Urban Outfitters Inc. (URBN) on Tuesday reported its earnings and revenue for the first quarter that beat consensus forecast. The strong resulted were driven by higher spending at its stores despite prolonged winter season.
The Philadelphia, Pennsylvania-based apparel retailer reported net income of $41.3 million, or 38 cents a share for the three-month period ended April 30, up from $11.9 million, or 1 cent a share in the same period last year. On an adjusted basis, the company earned 38 cents a share, easily beating the consensus forecast of 31 cents a share.
Revenue for the quarter came in at $855.7 million, up 12.4 percent from the comparable quarter, one year ago. Analysts on average were looking for revenue of $838.1 million.
Shares of Urban Outfitters fell more than 2 percent in the after-hours trading session on Tuesday, despite reporting solid quarterly results.
Urban Outfitters said that all brands under its umbrella, including Free People and Anthropologie, reported better-than-expected same-store sales growth for the just-ended quarter.
Anthropologie’s co-President Hillary Super said that solid demand was seen for fashion during the first quarter, despite longer-than-usual cold weather.
Sales at stores open for at least 12-months jumped 10 percent in the first quarter, as compared to a rise of 8.8 percent estimated by analysts.

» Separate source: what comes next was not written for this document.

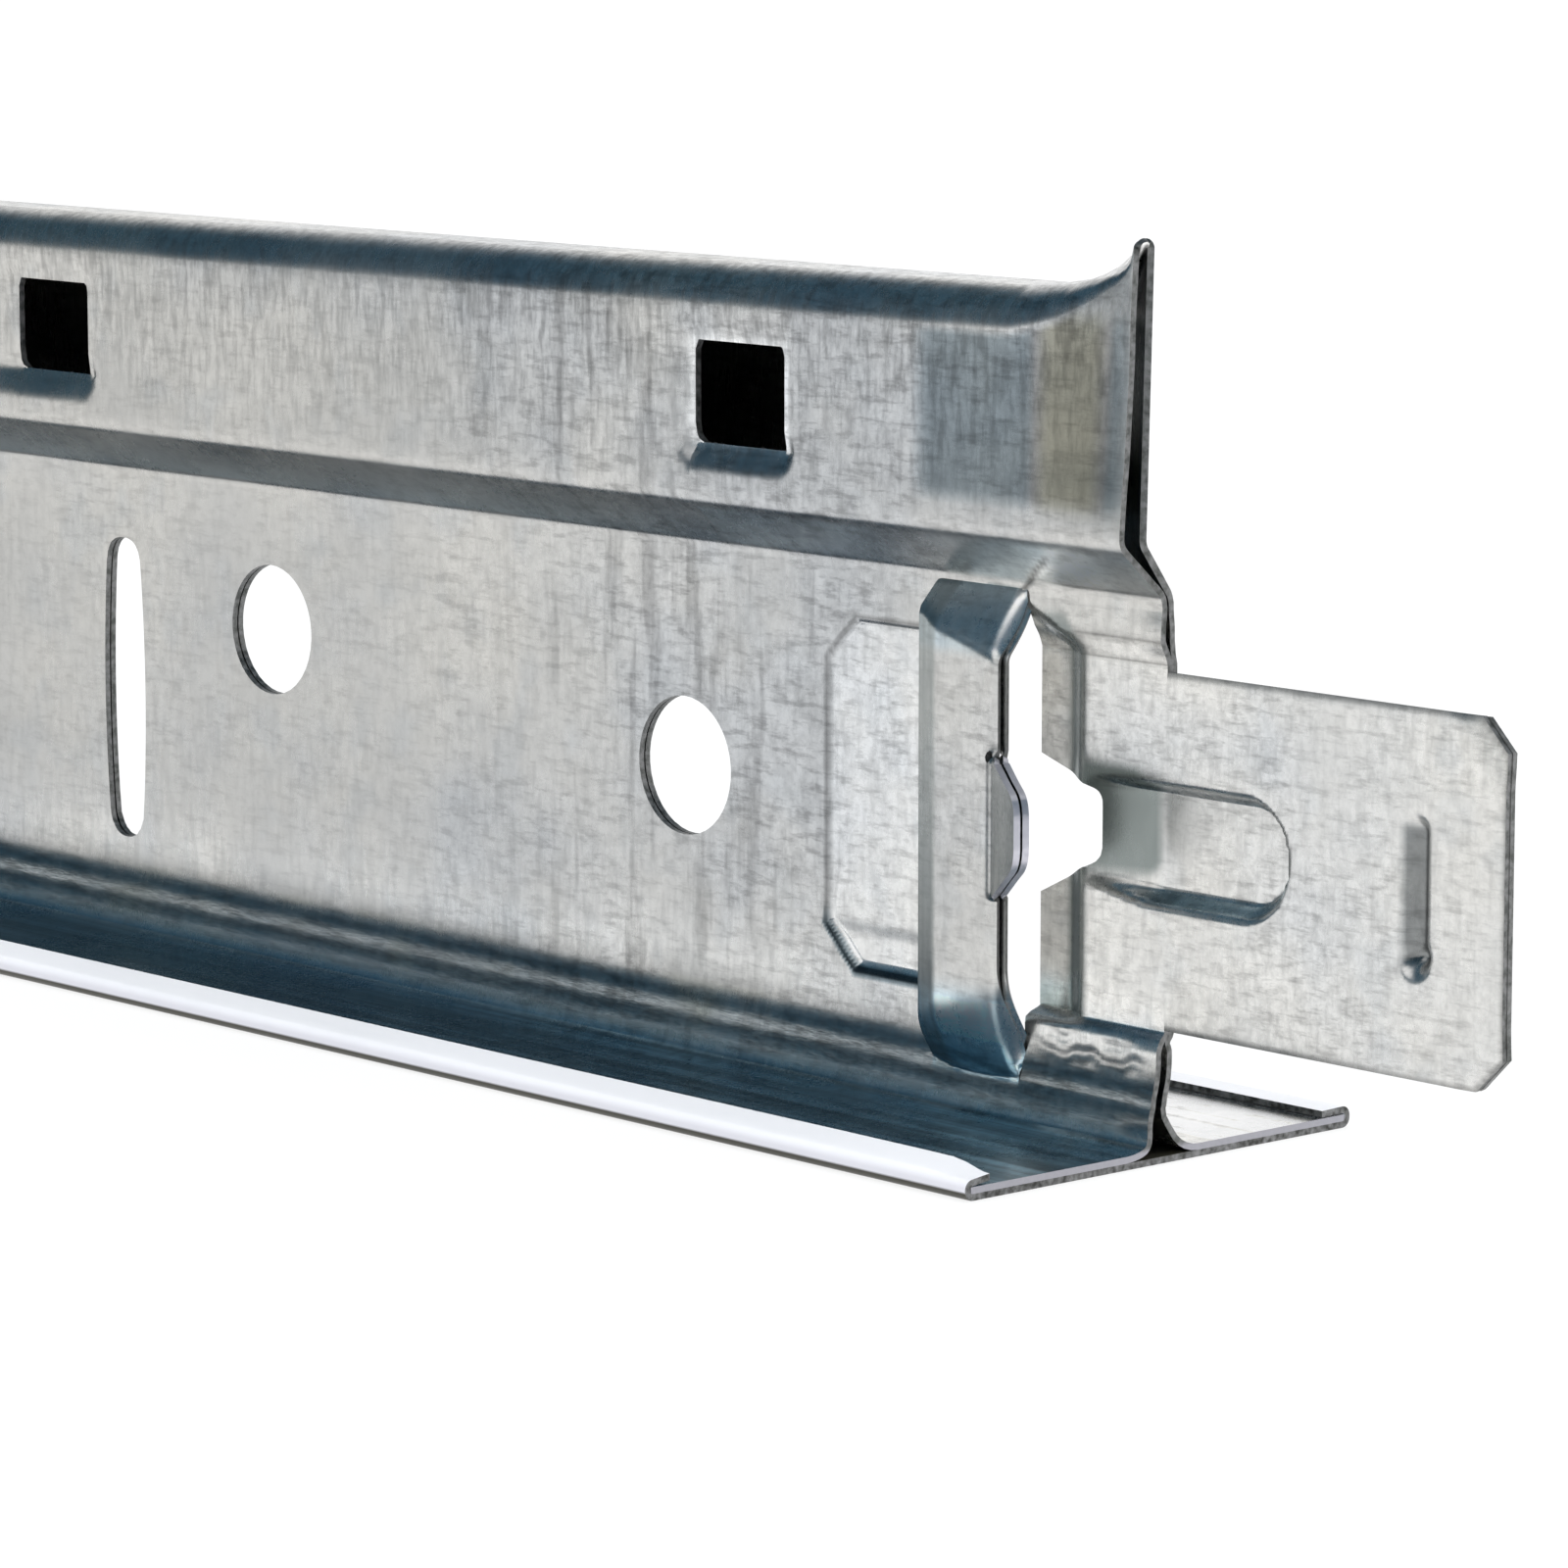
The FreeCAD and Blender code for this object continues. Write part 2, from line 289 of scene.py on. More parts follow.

Urban Outfitters said investment on its websites and fewer discounts helped the company in boosting its revenue and margins. The company said that its gross margins jumped 32.8 percent in the quarter, versus 31.5 percent in the same period last year.
Other retailers including J.C. Penney and Home Depot also announced their quarterly results over the past week. However, most of the retailers blamed extended winter season for weak sales earlier this year.